Jornal Estado de Minas

O papado, a reforma e o concílio

Rodrigo Coppe Caldeira*
No último ano do pontificado de Bento XVI a Igreja Católica relembrou os 50 anos do início do Concílio Vaticano II (1962–1965). O concílio, convocado pelo papa João XXIII, foi uma busca de ultrapassar uma visão negativa do mundo moderno por parte da Igreja. Sugeriu nova relação entre a instituição religiosa e o mundo. Não mais condenações, porém um convite a todos que pudessem colaborar na construção de um mundo mais justo e fraterno. Além do tom convidativo presente nos documentos, apontou-se uma forma mais dialogal de lidar com as distintas denominações cristãs e também com as diferentes tradições religiosas. Uma compreensão mais mística da Igreja, menos centralismo e mais colegialidade.

O tema da relação entre bispos e papa e a reforma da organização administrativa da Cúria Romana tiveram especial ressonância. O mundo não era mais o mesmo.
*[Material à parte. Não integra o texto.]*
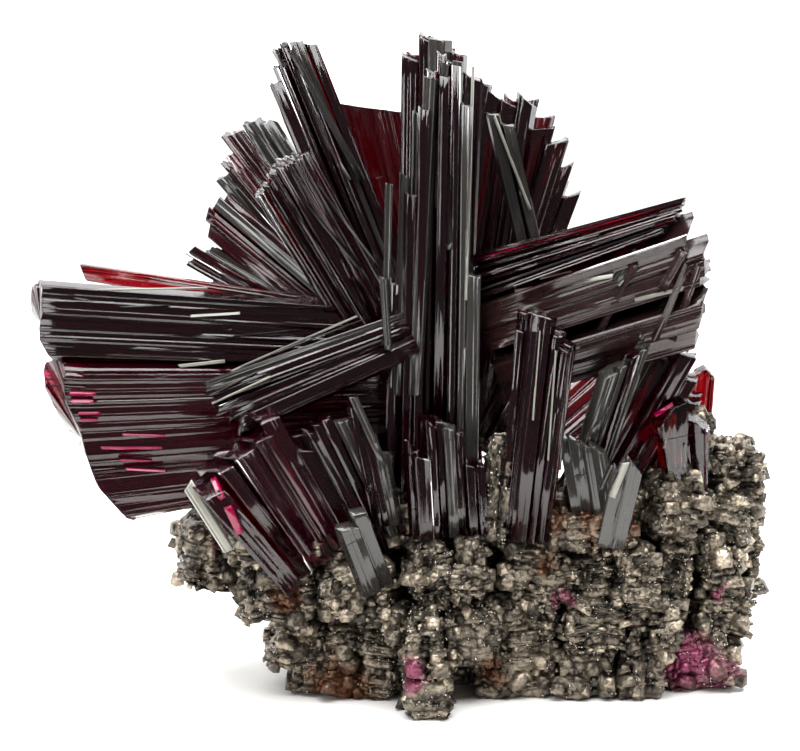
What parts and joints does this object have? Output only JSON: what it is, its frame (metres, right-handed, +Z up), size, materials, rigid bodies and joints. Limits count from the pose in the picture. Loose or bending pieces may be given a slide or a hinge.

A centralização que marcou a Igreja do século 19 parecia não responder de maneira eficaz aos novos desafios. Como afirmou a socióloga da École des Hautes Études, Danièle Hervieu-Léger, “tornou-se impossível, desde a cúpula romana, manter todos os filhos de uma Igreja confrontada ao mesmo tempo com o secularismo crescente no mundo ocidental, com a crescente disparidade de situações das Igrejas nacionais e com o choque da concorrência religiosa em escala global”.

Em 1963 o cardeal Frings, de Colônia (Alemanha), acompanhado de perto pelo seu teólogo particular, Joseph Ratzinger, propôs uma reforma. Seguiu-se a sugestão da criação de um “conselho central dos bispos”, que ajudasse o papa no governo da Igreja, “acima” das instâncias curiais. Paulo VI recusou o projeto, realizando nos anos posteriores uma tímida reforma. Além disso, chama particular atenção o fato de que os textos resultantes das discussões conciliares refletiram formas diferentes de se pensar as relações entre as hierarquias eclesiásticas.

Em busca de consenso, trazem trechos que foram inseridos por pressão de padres mais conservadores, e outros pelos mais teologicamente avançados. O próprio papa Paulo VI, com medo de que o primado petrino pudesse ser enfraquecido por interpretações maximizantes do papel dos bispos, interveio e inseriu uma “nota explicativa prévia” na Constituição Dogmática Lumen Gentium sobre a Igreja. Tais “compromissos”, acrescentado à ideia de que o concílio seria “pastoral” e não teria objetivo de promulgar dogmas, como os 20 anteriores, originaram inúmeras controvérsias sobre os significados corretos dos textos.

Esse é o fundo histórico no qual irrompe a renúncia de Bento XVI e a escolha do novo papa. O tema da reforma da cúria – central nas reuniões cardinalícias que preparam o conclave – não é novo. Relaciona-se intimamente com o papel do colégio dos bispos no governo da Igreja e tem seu ponto nevrálgico no processo de recepção conciliar. O momento, na esteira da renúncia de Bento XVI, é nova oportunidade para aprofundar a reflexão da Igreja como “comunhão das igrejas locais”, uma das mais importantes intuições do concílio. A ideia de que o papa não pode exercer sua governabilidade isoladamente parece tomar novo fôlego. Contudo, como o que chama atenção no catolicismo é uma certa lentidão e tranquilidade, como apontou Elias Canetti. Esperar que da situação atual surja uma “Primavera Vaticana” é um simples wishful thinking (desejo imaginário, em tradução livre).